<<<<

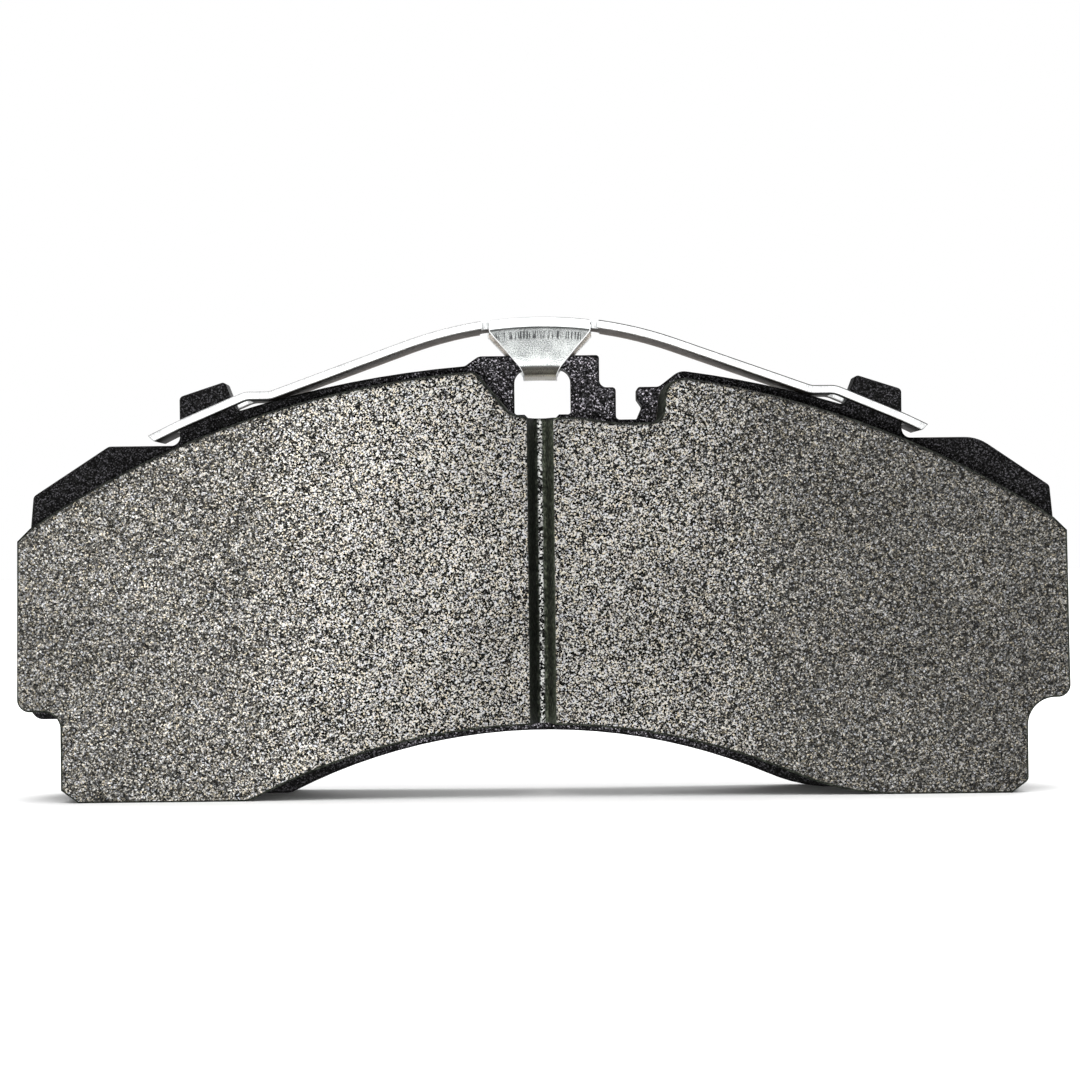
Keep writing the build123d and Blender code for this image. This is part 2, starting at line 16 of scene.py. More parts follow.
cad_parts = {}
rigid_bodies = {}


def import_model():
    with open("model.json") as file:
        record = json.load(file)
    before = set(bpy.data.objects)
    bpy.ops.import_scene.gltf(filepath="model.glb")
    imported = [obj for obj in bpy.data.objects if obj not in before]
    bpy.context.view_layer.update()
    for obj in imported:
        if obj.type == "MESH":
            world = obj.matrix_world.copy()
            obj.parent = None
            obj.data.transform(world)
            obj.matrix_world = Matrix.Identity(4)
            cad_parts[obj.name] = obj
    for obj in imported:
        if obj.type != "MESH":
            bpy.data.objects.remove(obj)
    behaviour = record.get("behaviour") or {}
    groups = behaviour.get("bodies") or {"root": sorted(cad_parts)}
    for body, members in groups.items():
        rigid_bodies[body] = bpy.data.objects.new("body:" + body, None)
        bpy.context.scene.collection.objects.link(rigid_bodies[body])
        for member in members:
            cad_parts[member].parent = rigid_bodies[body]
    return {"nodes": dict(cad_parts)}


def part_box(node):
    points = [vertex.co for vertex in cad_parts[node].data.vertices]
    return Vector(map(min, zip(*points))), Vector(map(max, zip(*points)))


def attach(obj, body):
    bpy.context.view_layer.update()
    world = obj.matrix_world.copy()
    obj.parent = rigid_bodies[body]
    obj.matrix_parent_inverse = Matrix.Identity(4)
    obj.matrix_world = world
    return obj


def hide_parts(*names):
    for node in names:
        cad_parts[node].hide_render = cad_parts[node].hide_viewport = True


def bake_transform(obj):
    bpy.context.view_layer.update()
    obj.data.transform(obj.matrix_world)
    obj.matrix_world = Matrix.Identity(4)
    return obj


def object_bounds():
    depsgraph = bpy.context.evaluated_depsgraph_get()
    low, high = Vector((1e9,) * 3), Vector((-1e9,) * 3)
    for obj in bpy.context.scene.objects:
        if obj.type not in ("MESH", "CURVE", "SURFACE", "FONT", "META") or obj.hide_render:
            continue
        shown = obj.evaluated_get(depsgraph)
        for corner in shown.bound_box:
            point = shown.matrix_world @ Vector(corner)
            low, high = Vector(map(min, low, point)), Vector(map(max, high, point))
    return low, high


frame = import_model()
for leftover in [o for o in bpy.data.objects if o.name in ("Cube", "Light", "Camera")]:
    bpy.data.objects.remove(leftover)
nodes = frame["nodes"]
cad_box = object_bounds()
MM = 0.001

# ---- leaf spring: sizes ----

crown_low, crown_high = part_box("spring_crown")
TIP_LEFT = -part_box("spring_arm_left")[0].x / MM
TIP_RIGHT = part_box("spring_arm_right")[1].x / MM
LEAF_MIDDLE = (crown_low.y + crown_high.y) / 2 / MM
LEAF_HALF = (crown_high.y - crown_low.y) / 2 / MM
LEAF_TOP = crown_high.z / MM
THICKNESS = 1.9
RIM = 0.24
CROWN_RADIUS = 98.0
CROWN_CENTRE = LEAF_TOP - CROWN_RADIUS
ARM_ANGLE = radians(19.74)
HEEL_X, TOE_X, KNEE_X = 65.7, 71.6, 88.5
TAIL_ANGLE, TIP_ANGLE = radians(23.0), radians(26.0)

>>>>

## YOUR TASK
Please restate the whole listing word for word.

## RESPONSE TO THIS TASK
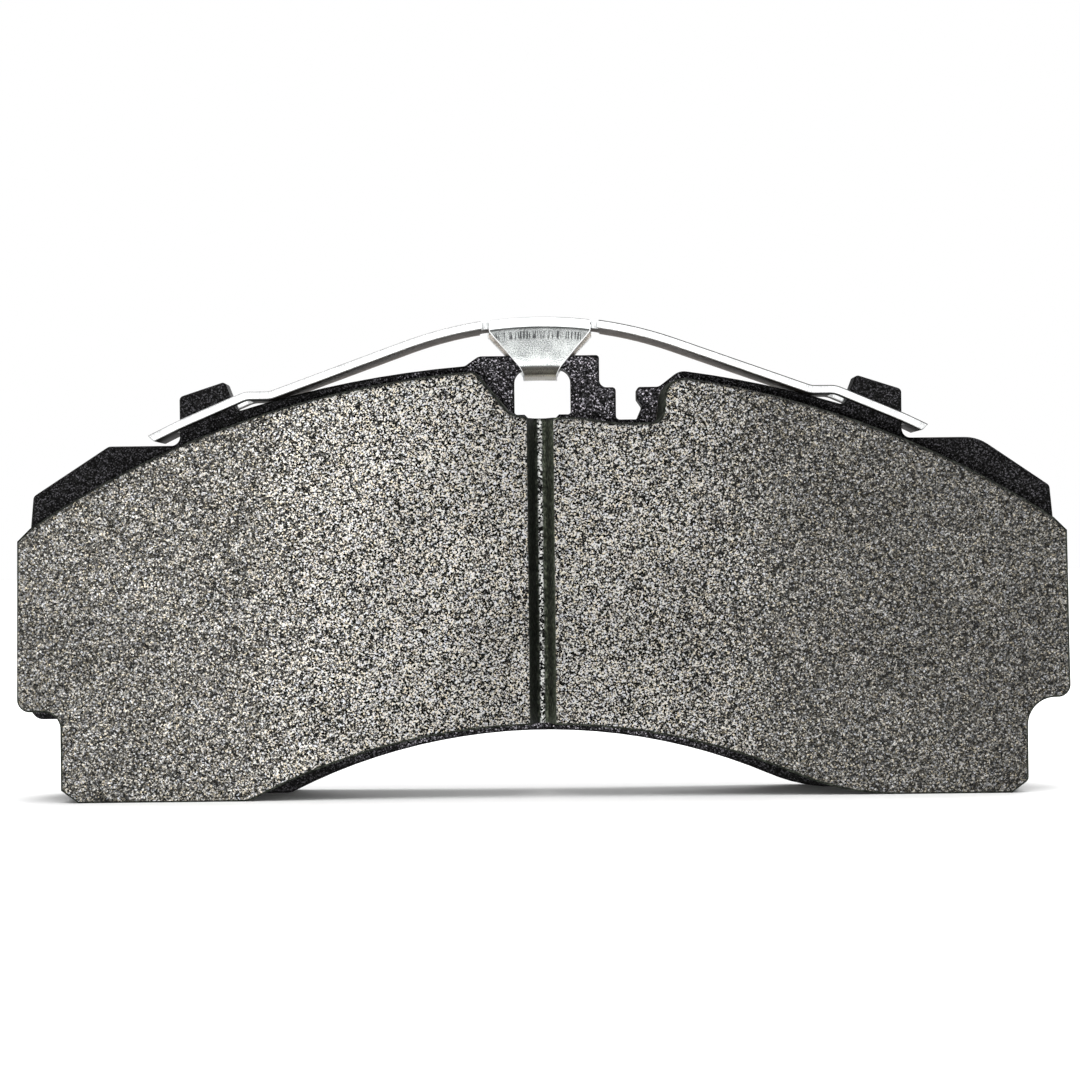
Keep writing the build123d and Blender code for this image. This is part 2, starting at line 16 of scene.py. More parts follow.
cad_parts = {}
rigid_bodies = {}


def import_model():
    with open("model.json") as file:
        record = json.load(file)
    before = set(bpy.data.objects)
    bpy.ops.import_scene.gltf(filepath="model.glb")
    imported = [obj for obj in bpy.data.objects if obj not in before]
    bpy.context.view_layer.update()
    for obj in imported:
        if obj.type == "MESH":
            world = obj.matrix_world.copy()
            obj.parent = None
            obj.data.transform(world)
            obj.matrix_world = Matrix.Identity(4)
            cad_parts[obj.name] = obj
    for obj in imported:
        if obj.type != "MESH":
            bpy.data.objects.remove(obj)
    behaviour = record.get("behaviour") or {}
    groups = behaviour.get("bodies") or {"root": sorted(cad_parts)}
    for body, members in groups.items():
        rigid_bodies[body] = bpy.data.objects.new("body:" + body, None)
        bpy.context.scene.collection.objects.link(rigid_bodies[body])
        for member in members:
            cad_parts[member].parent = rigid_bodies[body]
    return {"nodes": dict(cad_parts)}


def part_box(node):
    points = [vertex.co for vertex in cad_parts[node].data.vertices]
    return Vector(map(min, zip(*points))), Vector(map(max, zip(*points)))


def attach(obj, body):
    bpy.context.view_layer.update()
    world = obj.matrix_world.copy()
    obj.parent = rigid_bodies[body]
    obj.matrix_parent_inverse = Matrix.Identity(4)
    obj.matrix_world = world
    return obj


def hide_parts(*names):
    for node in names:
        cad_parts[node].hide_render = cad_parts[node].hide_viewport = True


def bake_transform(obj):
    bpy.context.view_layer.update()
    obj.data.transform(obj.matrix_world)
    obj.matrix_world = Matrix.Identity(4)
    return obj


def object_bounds():
    depsgraph = bpy.context.evaluated_depsgraph_get()
    low, high = Vector((1e9,) * 3), Vector((-1e9,) * 3)
    for obj in bpy.context.scene.objects:
        if obj.type not in ("MESH", "CURVE", "SURFACE", "FONT", "META") or obj.hide_render:
            continue
        shown = obj.evaluated_get(depsgraph)
        for corner in shown.bound_box:
            point = shown.matrix_world @ Vector(corner)
            low, high = Vector(map(min, low, point)), Vector(map(max, high, point))
    return low, high


frame = import_model()
for leftover in [o for o in bpy.data.objects if o.name in ("Cube", "Light", "Camera")]:
    bpy.data.objects.remove(leftover)
nodes = frame["nodes"]
cad_box = object_bounds()
MM = 0.001

# ---- leaf spring: sizes ----

crown_low, crown_high = part_box("spring_crown")
TIP_LEFT = -part_box("spring_arm_left")[0].x / MM
TIP_RIGHT = part_box("spring_arm_right")[1].x / MM
LEAF_MIDDLE = (crown_low.y + crown_high.y) / 2 / MM
LEAF_HALF = (crown_high.y - crown_low.y) / 2 / MM
LEAF_TOP = crown_high.z / MM
THICKNESS = 1.9
RIM = 0.24
CROWN_RADIUS = 98.0
CROWN_CENTRE = LEAF_TOP - CROWN_RADIUS
ARM_ANGLE = radians(19.74)
HEEL_X, TOE_X, KNEE_X = 65.7, 71.6, 88.5
TAIL_ANGLE, TIP_ANGLE = radians(23.0), radians(26.0)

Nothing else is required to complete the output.